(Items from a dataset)
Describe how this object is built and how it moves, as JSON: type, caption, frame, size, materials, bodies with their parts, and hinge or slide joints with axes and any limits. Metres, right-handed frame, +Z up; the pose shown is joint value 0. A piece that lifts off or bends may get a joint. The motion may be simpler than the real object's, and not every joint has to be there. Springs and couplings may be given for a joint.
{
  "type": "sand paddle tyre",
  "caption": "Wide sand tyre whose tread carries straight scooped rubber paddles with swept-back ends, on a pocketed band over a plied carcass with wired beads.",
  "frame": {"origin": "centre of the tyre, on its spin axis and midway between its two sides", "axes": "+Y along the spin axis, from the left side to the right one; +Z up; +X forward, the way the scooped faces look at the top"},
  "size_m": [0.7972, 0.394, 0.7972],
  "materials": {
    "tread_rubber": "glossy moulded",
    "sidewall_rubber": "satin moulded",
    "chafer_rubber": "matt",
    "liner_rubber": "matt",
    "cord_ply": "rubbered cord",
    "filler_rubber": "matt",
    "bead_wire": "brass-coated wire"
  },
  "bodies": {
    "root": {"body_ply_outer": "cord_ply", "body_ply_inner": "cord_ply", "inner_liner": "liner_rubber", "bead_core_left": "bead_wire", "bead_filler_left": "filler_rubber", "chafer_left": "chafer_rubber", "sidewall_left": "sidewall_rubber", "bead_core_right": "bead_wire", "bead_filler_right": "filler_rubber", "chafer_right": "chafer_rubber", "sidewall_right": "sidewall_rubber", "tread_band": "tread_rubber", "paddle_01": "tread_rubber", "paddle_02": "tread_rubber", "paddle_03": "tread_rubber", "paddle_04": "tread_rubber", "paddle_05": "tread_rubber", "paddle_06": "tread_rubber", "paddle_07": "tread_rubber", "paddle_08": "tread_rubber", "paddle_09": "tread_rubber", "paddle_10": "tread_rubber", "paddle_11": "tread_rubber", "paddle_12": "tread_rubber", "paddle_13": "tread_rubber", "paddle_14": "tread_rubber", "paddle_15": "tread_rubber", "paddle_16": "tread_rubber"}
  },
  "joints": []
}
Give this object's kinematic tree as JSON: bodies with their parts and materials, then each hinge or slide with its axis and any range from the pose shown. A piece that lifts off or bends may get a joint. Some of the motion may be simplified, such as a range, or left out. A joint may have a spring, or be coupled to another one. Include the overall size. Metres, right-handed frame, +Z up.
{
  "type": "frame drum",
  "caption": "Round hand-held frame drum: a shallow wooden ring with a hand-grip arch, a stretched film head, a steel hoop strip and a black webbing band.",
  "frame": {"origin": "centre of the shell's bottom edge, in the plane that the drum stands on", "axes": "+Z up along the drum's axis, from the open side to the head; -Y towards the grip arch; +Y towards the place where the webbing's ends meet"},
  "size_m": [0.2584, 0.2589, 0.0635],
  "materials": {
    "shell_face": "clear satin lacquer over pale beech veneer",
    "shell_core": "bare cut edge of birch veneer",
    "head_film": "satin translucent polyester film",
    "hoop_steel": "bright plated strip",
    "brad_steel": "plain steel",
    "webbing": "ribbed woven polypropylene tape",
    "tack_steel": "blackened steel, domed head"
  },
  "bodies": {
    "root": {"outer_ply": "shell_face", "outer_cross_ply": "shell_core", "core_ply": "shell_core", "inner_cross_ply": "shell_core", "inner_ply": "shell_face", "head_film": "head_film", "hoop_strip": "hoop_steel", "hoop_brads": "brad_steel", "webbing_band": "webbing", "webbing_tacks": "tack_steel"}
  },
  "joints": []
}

> **THE EXERCISE**:
Output the full listing exactly as it stands.

> **RESULT BELOW**:
Describe how this object is built and how it moves, as JSON: type, caption, frame, size, materials, bodies with their parts, and hinge or slide joints with axes and any limits. Metres, right-handed frame, +Z up; the pose shown is joint value 0. A piece that lifts off or bends may get a joint. The motion may be simpler than the real object's, and not every joint has to be there. Springs and couplings may be given for a joint.
{
  "type": "sand paddle tyre",
  "caption": "Wide sand tyre whose tread carries straight scooped rubber paddles with swept-back ends, on a pocketed band over a plied carcass with wired beads.",
  "frame": {"origin": "centre of the tyre, on its spin axis and midway between its two sides", "axes": "+Y along the spin axis, from the left side to the right one; +Z up; +X forward, the way the scooped faces look at the top"},
  "size_m": [0.7972, 0.394, 0.7972],
  "materials": {
    "tread_rubber": "glossy moulded",
    "sidewall_rubber": "satin moulded",
    "chafer_rubber": "matt",
    "liner_rubber": "matt",
    "cord_ply": "rubbered cord",
    "filler_rubber": "matt",
    "bead_wire": "brass-coated wire"
  },
  "bodies": {
    "root": {"body_ply_outer": "cord_ply", "body_ply_inner": "cord_ply", "inner_liner": "liner_rubber", "bead_core_left": "bead_wire", "bead_filler_left": "filler_rubber", "chafer_left": "chafer_rubber", "sidewall_left": "sidewall_rubber", "bead_core_right": "bead_wire", "bead_filler_right": "filler_rubber", "chafer_right": "chafer_rubber", "sidewall_right": "sidewall_rubber", "tread_band": "tread_rubber", "paddle_01": "tread_rubber", "paddle_02": "tread_rubber", "paddle_03": "tread_rubber", "paddle_04": "tread_rubber", "paddle_05": "tread_rubber", "paddle_06": "tread_rubber", "paddle_07": "tread_rubber", "paddle_08": "tread_rubber", "paddle_09": "tread_rubber", "paddle_10": "tread_rubber", "paddle_11": "tread_rubber", "paddle_12": "tread_rubber", "paddle_13": "tread_rubber", "paddle_14": "tread_rubber", "paddle_15": "tread_rubber", "paddle_16": "tread_rubber"}
  },
  "joints": []
}
Give this object's kinematic tree as JSON: bodies with their parts and materials, then each hinge or slide with its axis and any range from the pose shown. A piece that lifts off or bends may get a joint. Some of the motion may be simplified, such as a range, or left out. A joint may have a spring, or be coupled to another one. Include the overall size. Metres, right-handed frame, +Z up.
{
  "type": "frame drum",
  "caption": "Round hand-held frame drum: a shallow wooden ring with a hand-grip arch, a stretched film head, a steel hoop strip and a black webbing band.",
  "frame": {"origin": "centre of the shell's bottom edge, in the plane that the drum stands on", "axes": "+Z up along the drum's axis, from the open side to the head; -Y towards the grip arch; +Y towards the place where the webbing's ends meet"},
  "size_m": [0.2584, 0.2589, 0.0635],
  "materials": {
    "shell_face": "clear satin lacquer over pale beech veneer",
    "shell_core": "bare cut edge of birch veneer",
    "head_film": "satin translucent polyester film",
    "hoop_steel": "bright plated strip",
    "brad_steel": "plain steel",
    "webbing": "ribbed woven polypropylene tape",
    "tack_steel": "blackened steel, domed head"
  },
  "bodies": {
    "root": {"outer_ply": "shell_face", "outer_cross_ply": "shell_core", "core_ply": "shell_core", "inner_cross_ply": "shell_core", "inner_ply": "shell_face", "head_film": "head_film", "hoop_strip": "hoop_steel", "hoop_brads": "brad_steel", "webbing_band": "webbing", "webbing_tacks": "tack_steel"}
  },
  "joints": []
}